— Begin —
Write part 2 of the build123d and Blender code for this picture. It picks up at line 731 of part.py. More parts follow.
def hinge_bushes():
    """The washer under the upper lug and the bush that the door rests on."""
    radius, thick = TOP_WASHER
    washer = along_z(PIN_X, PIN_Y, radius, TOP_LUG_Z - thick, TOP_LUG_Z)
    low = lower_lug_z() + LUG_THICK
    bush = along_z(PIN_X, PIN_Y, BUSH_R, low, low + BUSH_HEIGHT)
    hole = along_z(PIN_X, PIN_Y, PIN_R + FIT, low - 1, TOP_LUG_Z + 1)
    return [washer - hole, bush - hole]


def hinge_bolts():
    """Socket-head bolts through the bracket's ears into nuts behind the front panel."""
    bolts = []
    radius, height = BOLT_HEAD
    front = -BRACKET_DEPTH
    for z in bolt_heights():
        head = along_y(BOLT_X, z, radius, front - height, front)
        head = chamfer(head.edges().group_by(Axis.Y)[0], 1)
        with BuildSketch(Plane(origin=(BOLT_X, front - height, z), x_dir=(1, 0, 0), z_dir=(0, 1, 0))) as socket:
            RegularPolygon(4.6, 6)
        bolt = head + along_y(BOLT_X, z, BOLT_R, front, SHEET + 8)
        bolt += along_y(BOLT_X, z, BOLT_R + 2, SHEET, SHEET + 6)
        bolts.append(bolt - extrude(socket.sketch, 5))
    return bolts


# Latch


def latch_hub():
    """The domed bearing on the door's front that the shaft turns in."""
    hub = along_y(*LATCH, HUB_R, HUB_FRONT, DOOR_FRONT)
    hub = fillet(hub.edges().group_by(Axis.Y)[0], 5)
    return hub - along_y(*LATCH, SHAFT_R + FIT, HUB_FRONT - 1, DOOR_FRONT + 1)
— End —
- [Stated problem] Your task is to transcribe the listing above in full, exactly as given.

- [Answer for this exercise]
Write part 2 of the build123d and Blender code for this picture. It picks up at line 731 of part.py. More parts follow.
def hinge_bushes():
    """The washer under the upper lug and the bush that the door rests on."""
    radius, thick = TOP_WASHER
    washer = along_z(PIN_X, PIN_Y, radius, TOP_LUG_Z - thick, TOP_LUG_Z)
    low = lower_lug_z() + LUG_THICK
    bush = along_z(PIN_X, PIN_Y, BUSH_R, low, low + BUSH_HEIGHT)
    hole = along_z(PIN_X, PIN_Y, PIN_R + FIT, low - 1, TOP_LUG_Z + 1)
    return [washer - hole, bush - hole]


def hinge_bolts():
    """Socket-head bolts through the bracket's ears into nuts behind the front panel."""
    bolts = []
    radius, height = BOLT_HEAD
    front = -BRACKET_DEPTH
    for z in bolt_heights():
        head = along_y(BOLT_X, z, radius, front - height, front)
        head = chamfer(head.edges().group_by(Axis.Y)[0], 1)
        with BuildSketch(Plane(origin=(BOLT_X, front - height, z), x_dir=(1, 0, 0), z_dir=(0, 1, 0))) as socket:
            RegularPolygon(4.6, 6)
        bolt = head + along_y(BOLT_X, z, BOLT_R, front, SHEET + 8)
        bolt += along_y(BOLT_X, z, BOLT_R + 2, SHEET, SHEET + 6)
        bolts.append(bolt - extrude(socket.sketch, 5))
    return bolts


# Latch


def latch_hub():
    """The domed bearing on the door's front that the shaft turns in."""
    hub = along_y(*LATCH, HUB_R, HUB_FRONT, DOOR_FRONT)
    hub = fillet(hub.edges().group_by(Axis.Y)[0], 5)
    return hub - along_y(*LATCH, SHAFT_R + FIT, HUB_FRONT - 1, DOOR_FRONT + 1)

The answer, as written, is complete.